Service members are protected by the Servicemembers Civil Relief Act if they need to break their lease on account of a deployment or permanent change of station.
Understanding the Servicemembers Civil Relief Act
Your protection under the relief act begins on the date you enter active duty and generally ends between 30 and 90 days after the date of discharge from active duty. This safeguard applies to:
- Active-duty members of the regular forces
- National Guard members serving active duty status under federal orders
- Reservists called to active duty
- Coast Guard members serving on active duty in support of the armed forces
Terminating a lease
To get out of a housing lease, under the relief act and without penalty, you must:
- Prove you signed the lease before you entered active duty, and that you will remain on active duty for a minimum of 90 days.
- Provide your landlord written notice of your intent to break the lease and a copy of your military orders, ideally no fewer than 30 days in advance.
If you signed a lease or rental agreement after you began active-duty service, you may still be able to terminate it without penalty under the relief act if you:
- Received permanent change of station or deployment orders that will last for more than 90 days
- Provide written notice to your landlord and a copy of your orders, preferably with at least a 30-day notice
If you are successful, your lease should end 30 days after your next monthly rent payment is due.

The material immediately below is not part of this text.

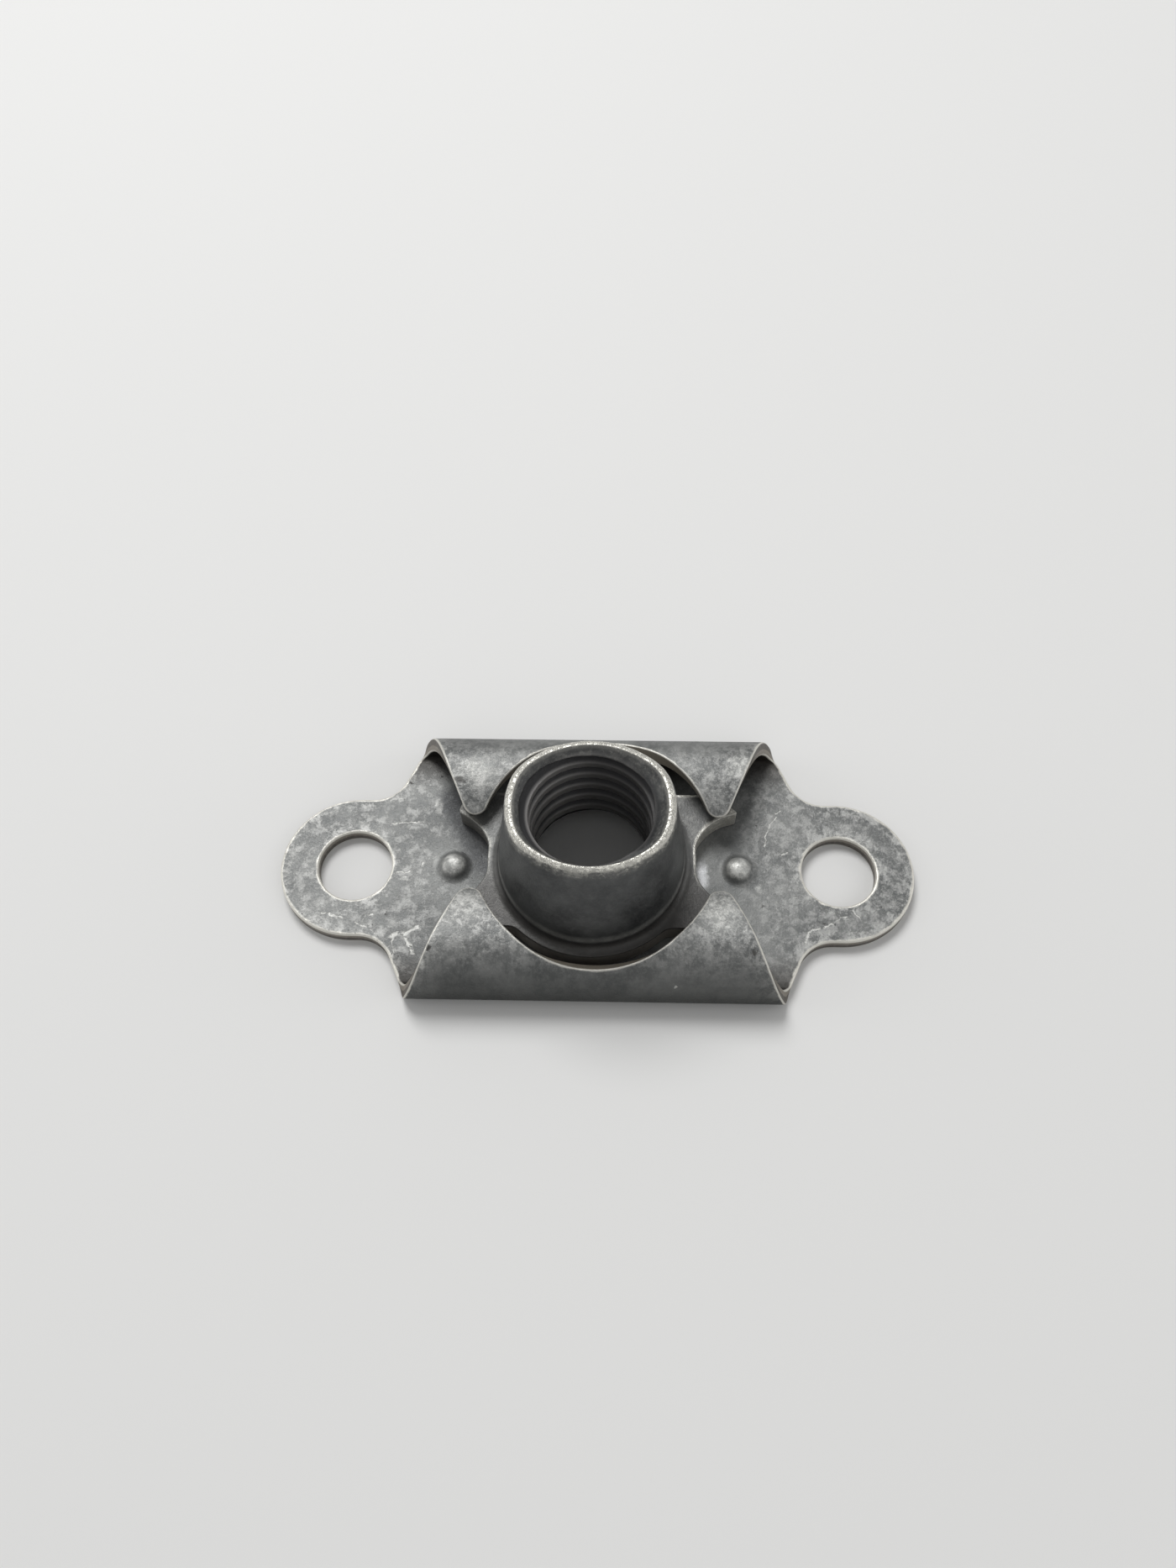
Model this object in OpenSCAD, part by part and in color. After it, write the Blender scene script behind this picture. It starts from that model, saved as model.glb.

Terminating an automotive lease
Under the Servicemembers Civil Relief Act, National Guard and reserve service members can end automotive leases early if they are called to active duty for a minimum of 180 days.
A National Guard or reserve member may be protected if:
- Orders for a permanent change of station relocate the member to a different state
- Military orders for a PCS move the member outside of the continental United States
- The member deploys at least 180 days
- To terminate an automotive lease, members need to:
- Give the dealership written notice of the intent to break the lease and a copy of your military orders.
- Return the vehicle no later than 15 days after delivery of the written notice.
If you are successful, your lease should end the day you return the vehicle.
Knowing if there is a “military clause” in your residential lease
Familiarize yourself with the language in your residential lease. The document may include a military clause, which gives you additional protection and allows you to break the lease under certain circumstances. Such clauses are common in housing leases near military installations. If your lease doesn’t have a military clause, ask your landlord or management company if one can be added.
Getting legal assistance
If you have questions about breaking a lease, contact your legal assistance office. You can find the closest office through the MilitaryINSTALLATIONS website, or through the Armed Forces Legal Assistance Legal Services Locator application.